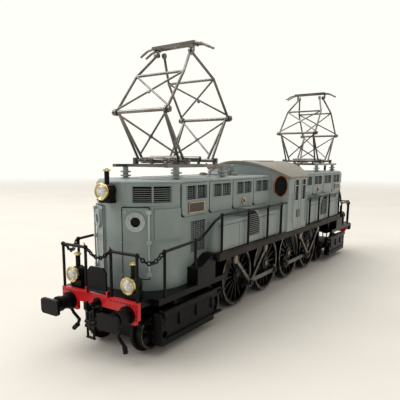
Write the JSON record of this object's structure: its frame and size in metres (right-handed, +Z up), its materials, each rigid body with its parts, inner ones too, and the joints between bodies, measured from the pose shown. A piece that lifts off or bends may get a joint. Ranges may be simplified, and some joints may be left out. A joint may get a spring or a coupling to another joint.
{
  "type": "model electric locomotive",
  "caption": "Scale model electric locomotive with rod-driven spoked wheels, swivelling bogies, central cab and folding pantographs.",
  "frame": {"origin": "on the plane of the wheel flange bottoms, under the middle of the cab", "axes": "X along the track with the front end at -X, +Z up, near side at -Y"},
  "size_m": [0.1908, 0.0356, 0.0815],
  "materials": {
    "body_paint": "satin",
    "roof_paint": "matte",
    "walkway_paint": "matte",
    "black_paint": "satin",
    "louvre_black": "matte",
    "red_paint": "satin",
    "copper": "satin",
    "plate_brass": "satin",
    "brass": "polished",
    "glazing": "clear",
    "lens_glass": "clear",
    "nickel": "satin",
    "insulator_grey": "satin",
    "motor_can": "satin",
    "steel": "satin",
    "wheel_black": "satin",
    "rod_steel": "satin"
  },
  "bodies": {
    "root": {"blank_plates": "plate_brass", "brake_pipes": "black_paint", "buffer_beams": "red_paint", "buffer_housings": "black_paint", "cab_body": "body_paint", "cab_roof": "roof_paint", "coupling_hooks": "black_paint", "door_fittings": "body_paint", "end_decks": "black_paint", "handrails": "black_paint", "headlamp_brass": "brass", "headlamp_lenses": "lens_glass", "headlamps": "black_paint", "hood_front": "body_paint", "hood_rear": "body_paint", "louvres": "louvre_black", "main_frame": "black_paint", "motor_and_bearings": "motor_can", "nose_doors": "body_paint", "pantograph_bases": "nickel", "raised_panels": "body_paint", "roof_fittings": "insulator_grey", "running_board": "walkway_paint", "safety_chains": "black_paint", "side_lockers": "body_paint", "window_glass": "glazing", "window_rims": "copper"},
    "driving_wheelset_1": {"driving_wheelset_1": "wheel_black"},
    "driving_wheelset_2": {"driving_wheelset_2": "wheel_black"},
    "driving_wheelset_3": {"driving_wheelset_3": "wheel_black"},
    "driving_wheelset_4": {"driving_wheelset_4": "wheel_black"},
    "side_rods_front_near": {"side_rods_front_near": "rod_steel"},
    "side_rods_front_far": {"side_rods_front_far": "rod_steel"},
    "bogie_front": {"bogie_frame_front": "black_paint"},
    "bogie_wheelset_front_inner": {"bogie_wheelset_front_inner": "wheel_black"},
    "bogie_wheelset_front_outer": {"bogie_wheelset_front_outer": "wheel_black"},
    "screw_coupling_front": {"screw_coupling_front": "black_paint"},
    "gangway_plate_front": {"gangway_plate_front": "black_paint"},
    "buffer_front_near": {"buffer_front_near": "black_paint"},
    "buffer_front_far": {"buffer_front_far": "black_paint"},
    "pantograph_front_lower_outer": {"pantograph_front_lower_outer": "nickel"},
    "pantograph_front_lower_inner": {"pantograph_front_lower_inner": "nickel"},
    "pantograph_front_upper_outer": {"pantograph_front_upper_outer": "nickel"},
    "pantograph_front_upper_inner": {"pantograph_front_upper_inner": "nickel"},
    "pantograph_front_head": {"pantograph_front_head": "nickel"},
    "side_rods_rear_near": {"side_rods_rear_near": "rod_steel"},
    "side_rods_rear_far": {"side_rods_rear_far": "rod_steel"},
    "bogie_rear": {"bogie_frame_rear": "black_paint"},
    "bogie_wheelset_rear_inner": {"bogie_wheelset_rear_inner": "wheel_black"},
    "bogie_wheelset_rear_outer": {"bogie_wheelset_rear_outer": "wheel_black"},
    "screw_coupling_rear": {"screw_coupling_rear": "black_paint"},
    "gangway_plate_rear": {"gangway_plate_rear": "black_paint"},
    "buffer_rear_near": {"buffer_rear_near": "black_paint"},
    "buffer_rear_far": {"buffer_rear_far": "black_paint"},
    "pantograph_rear_lower_outer": {"pantograph_rear_lower_outer": "nickel"},
    "pantograph_rear_lower_inner": {"pantograph_rear_lower_inner": "nickel"},
    "pantograph_rear_upper_outer": {"pantograph_rear_upper_outer": "nickel"},
    "pantograph_rear_upper_inner": {"pantograph_rear_upper_inner": "nickel"},
    "pantograph_rear_head": {"pantograph_rear_head": "nickel"},
    "drive_shaft": {"drive_shaft": "steel"}
  },
  "joints": [
    {"name": "driving_wheelset_1_spin", "type": "hinge", "parent": "root", "child": "driving_wheelset_1", "pos_m": [-0.0339, 0, 0.01095], "axis": [0, 1, 0], "continuous": true},
    {"name": "driving_wheelset_2_spin", "type": "hinge", "parent": "root", "child": "driving_wheelset_2", "pos_m": [-0.0113, 0, 0.01095], "axis": [0, 1, 0], "continuous": true},
    {"name": "driving_wheelset_3_spin", "type": "hinge", "parent": "root", "child": "driving_wheelset_3", "pos_m": [0.0113, 0, 0.01095], "axis": [0, 1, 0], "continuous": true},
    {"name": "driving_wheelset_4_spin", "type": "hinge", "parent": "root", "child": "driving_wheelset_4", "pos_m": [0.0339, 0, 0.01095], "axis": [0, 1, 0], "continuous": true},
    {"name": "side_rods_front_near_pin", "type": "hinge", "parent": "driving_wheelset_1", "child": "side_rods_front_near", "pos_m": [-0.02851, 0, 0.00758], "axis": [0, 1, 0], "continuous": true},
    {"name": "side_rods_front_far_pin", "type": "hinge", "parent": "driving_wheelset_1", "child": "side_rods_front_far", "pos_m": [-0.03053, 0, 0.01634], "axis": [0, 1, 0], "continuous": true},
    {"name": "side_rods_rear_near_pin", "type": "hinge", "parent": "driving_wheelset_4", "child": "side_rods_rear_near", "pos_m": [0.02851, 0, 0.00758], "axis": [0, 1, 0], "continuous": true},
    {"name": "side_rods_rear_far_pin", "type": "hinge", "parent": "driving_wheelset_4", "child": "side_rods_rear_far", "pos_m": [0.03726, 0, 0.00556], "axis": [0, 1, 0], "continuous": true},
    {"name": "drive_shaft_spin", "type": "hinge", "parent": "root", "child": "drive_shaft", "pos_m": [0, 0, 0.018], "axis": [1, 0, 0], "continuous": true},
    {"name": "bogie_front_swivel", "type": "hinge", "parent": "root", "child": "bogie_front", "pos_m": [-0.0648, 0, 0.01], "axis": [0, 0, 1], "range_deg": [-4, 4]},
    {"name": "bogie_wheelset_front_inner_spin", "type": "hinge", "parent": "bogie_front", "child": "bogie_wheelset_front_inner", "pos_m": [-0.0506, 0, 0.0056], "axis": [0, 1, 0], "continuous": true},
    {"name": "bogie_wheelset_front_outer_spin", "type": "hinge", "parent": "bogie_front", "child": "bogie_wheelset_front_outer", "pos_m": [-0.079, 0, 0.0056], "axis": [0, 1, 0], "continuous": true},
    {"name": "screw_coupling_front_swing", "type": "hinge", "parent": "root", "child": "screw_coupling_front", "pos_m": [-0.091, 0, 0.01345], "axis": [0, 1, 0], "range_deg": [-15, 75]},
    {"name": "gangway_plate_front_fold", "type": "hinge", "parent": "root", "child": "gangway_plate_front", "pos_m": [-0.0884, 0, 0.0169], "axis": [0, -1, 0], "range_deg": [0, 88]},
    {"name": "buffer_front_near_travel", "type": "slide", "parent": "root", "child": "buffer_front_near", "axis": [1, 0, 0], "range_m": [0, 0.0011], "stiffness_N_per_m": 100, "springref_m": -0.001},
    {"name": "buffer_front_far_travel", "type": "slide", "parent": "root", "child": "buffer_front_far", "axis": [1, 0, 0], "range_m": [0, 0.0011], "stiffness_N_per_m": 100, "springref_m": -0.001},
    {"name": "pantograph_front_outer_fold", "type": "hinge", "parent": "root", "child": "pantograph_front_lower_outer", "pos_m": [-0.06275, 0, 0.0492], "axis": [0, -1, 0], "range_deg": [0, 51], "stiffness_Nm_per_rad": 0.0005, "springref_deg": -68.75},
    {"name": "pantograph_front_outer_knee", "type": "hinge", "parent": "pantograph_front_lower_outer", "child": "pantograph_front_upper_outer", "pos_m": [-0.0712, 0, 0.062], "axis": [0, 1, 0], "range_deg": [0, 85.16]},
    {"name": "pantograph_front_head_tilt", "type": "hinge", "parent": "pantograph_front_upper_outer", "child": "pantograph_front_head", "pos_m": [-0.0565, 0, 0.0792], "axis": [0, -1, 0], "range_deg": [0, 34.16]},
    {"name": "pantograph_front_inner_fold", "type": "hinge", "parent": "root", "child": "pantograph_front_lower_inner", "pos_m": [-0.04825, 0, 0.0492], "axis": [0, 1, 0], "range_deg": [0, 51]},
    {"name": "pantograph_front_inner_knee", "type": "hinge", "parent": "pantograph_front_lower_inner", "child": "pantograph_front_upper_inner", "pos_m": [-0.0398, 0, 0.062], "axis": [0, -1, 0], "range_deg": [0, 85.16]},
    {"name": "bogie_rear_swivel", "type": "hinge", "parent": "root", "child": "bogie_rear", "pos_m": [0.0648, 0, 0.01], "axis": [0, 0, 1], "range_deg": [-4, 4]},
    {"name": "bogie_wheelset_rear_inner_spin", "type": "hinge", "parent": "bogie_rear", "child": "bogie_wheelset_rear_inner", "pos_m": [0.0506, 0, 0.0056], "axis": [0, 1, 0], "continuous": true},
    {"name": "bogie_wheelset_rear_outer_spin", "type": "hinge", "parent": "bogie_rear", "child": "bogie_wheelset_rear_outer", "pos_m": [0.079, 0, 0.0056], "axis": [0, 1, 0], "continuous": true},
    {"name": "screw_coupling_rear_swing", "type": "hinge", "parent": "root", "child": "screw_coupling_rear", "pos_m": [0.091, 0, 0.01345], "axis": [0, -1, 0], "range_deg": [-15, 75]},
    {"name": "gangway_plate_rear_fold", "type": "hinge", "parent": "root", "child": "gangway_plate_rear", "pos_m": [0.0884, 0, 0.0169], "axis": [0, 1, 0], "range_deg": [0, 88]},
    {"name": "buffer_rear_near_travel", "type": "slide", "parent": "root", "child": "buffer_rear_near", "axis": [-1, 0, 0], "range_m": [0, 0.0011], "stiffness_N_per_m": 100, "springref_m": -0.001},
    {"name": "buffer_rear_far_travel", "type": "slide", "parent": "root", "child": "buffer_rear_far", "axis": [-1, 0, 0], "range_m": [0, 0.0011], "stiffness_N_per_m": 100, "springref_m": -0.001},
    {"name": "pantograph_rear_outer_fold", "type": "hinge", "parent": "root", "child": "pantograph_rear_lower_outer", "pos_m": [0.06275, 0, 0.0492], "axis": [0, 1, 0], "range_deg": [0, 51], "stiffness_Nm_per_rad": 0.0005, "springref_deg": -68.75},
    {"name": "pantograph_rear_outer_knee", "type": "hinge", "parent": "pantograph_rear_lower_outer", "child": "pantograph_rear_upper_outer", "pos_m": [0.0712, 0, 0.062], "axis": [0, -1, 0], "range_deg": [0, 85.16]},
    {"name": "pantograph_rear_head_tilt", "type": "hinge", "parent": "pantograph_rear_upper_outer", "child": "pantograph_rear_head", "pos_m": [0.0565, 0, 0.0792], "axis": [0, 1, 0], "range_deg": [0, 34.16]},
    {"name": "pantograph_rear_inner_fold", "type": "hinge", "parent": "root", "child": "pantograph_rear_lower_inner", "pos_m": [0.04825, 0, 0.0492], "axis": [0, -1, 0], "range_deg": [0, 51]},
    {"name": "pantograph_rear_inner_knee", "type": "hinge", "parent": "pantograph_rear_lower_inner", "child": "pantograph_rear_upper_inner", "pos_m": [0.0398, 0, 0.062], "axis": [0, 1, 0], "range_deg": [0, 85.16]}
  ],
  "couplings": [
    {"joint": "driving_wheelset_2_spin", "follows": "driving_wheelset_1_spin", "ratio": 1},
    {"joint": "driving_wheelset_3_spin", "follows": "driving_wheelset_1_spin", "ratio": 1},
    {"joint": "driving_wheelset_4_spin", "follows": "driving_wheelset_1_spin", "ratio": 1},
    {"joint": "side_rods_front_near_pin", "follows": "driving_wheelset_1_spin", "ratio": -1},
    {"joint": "side_rods_front_far_pin", "follows": "driving_wheelset_1_spin", "ratio": -1},
    {"joint": "side_rods_rear_near_pin", "follows": "driving_wheelset_1_spin", "ratio": -1},
    {"joint": "side_rods_rear_far_pin", "follows": "driving_wheelset_1_spin", "ratio": -1},
    {"joint": "drive_shaft_spin", "follows": "driving_wheelset_1_spin", "ratio": 12},
    {"joint": "pantograph_front_outer_knee", "follows": "pantograph_front_outer_fold", "ratio": 1.66},
    {"joint": "pantograph_front_head_tilt", "follows": "pantograph_front_outer_fold", "ratio": 0.66},
    {"joint": "pantograph_front_inner_fold", "follows": "pantograph_front_outer_fold", "ratio": 1},
    {"joint": "pantograph_front_inner_knee", "follows": "pantograph_front_outer_fold", "ratio": 1.66},
    {"joint": "pantograph_rear_outer_knee", "follows": "pantograph_rear_outer_fold", "ratio": 1.66},
    {"joint": "pantograph_rear_head_tilt", "follows": "pantograph_rear_outer_fold", "ratio": 0.66},
    {"joint": "pantograph_rear_inner_fold", "follows": "pantograph_rear_outer_fold", "ratio": 1},
    {"joint": "pantograph_rear_inner_knee", "follows": "pantograph_rear_outer_fold", "ratio": 1.66}
  ]
}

> **Stated goal**
Using the material above, gather every line that includes "with".

> **Reply to the exercise**
Write the JSON record of this object's structure: its frame and size in metres (right-handed, +Z up), its materials, each rigid body with its parts, inner ones too, and the joints between bodies, measured from the pose shown. A piece that lifts off or bends may get a joint. Ranges may be simplified, and some joints may be left out. A joint may get a spring or a coupling to another joint.
  "caption": "Scale model electric locomotive with rod-driven spoked wheels, swivelling bogies, central cab and folding pantographs.",
  "frame": {"origin": "on the plane of the wheel flange bottoms, under the middle of the cab", "axes": "X along the track with the front end at -X, +Z up, near side at -Y"},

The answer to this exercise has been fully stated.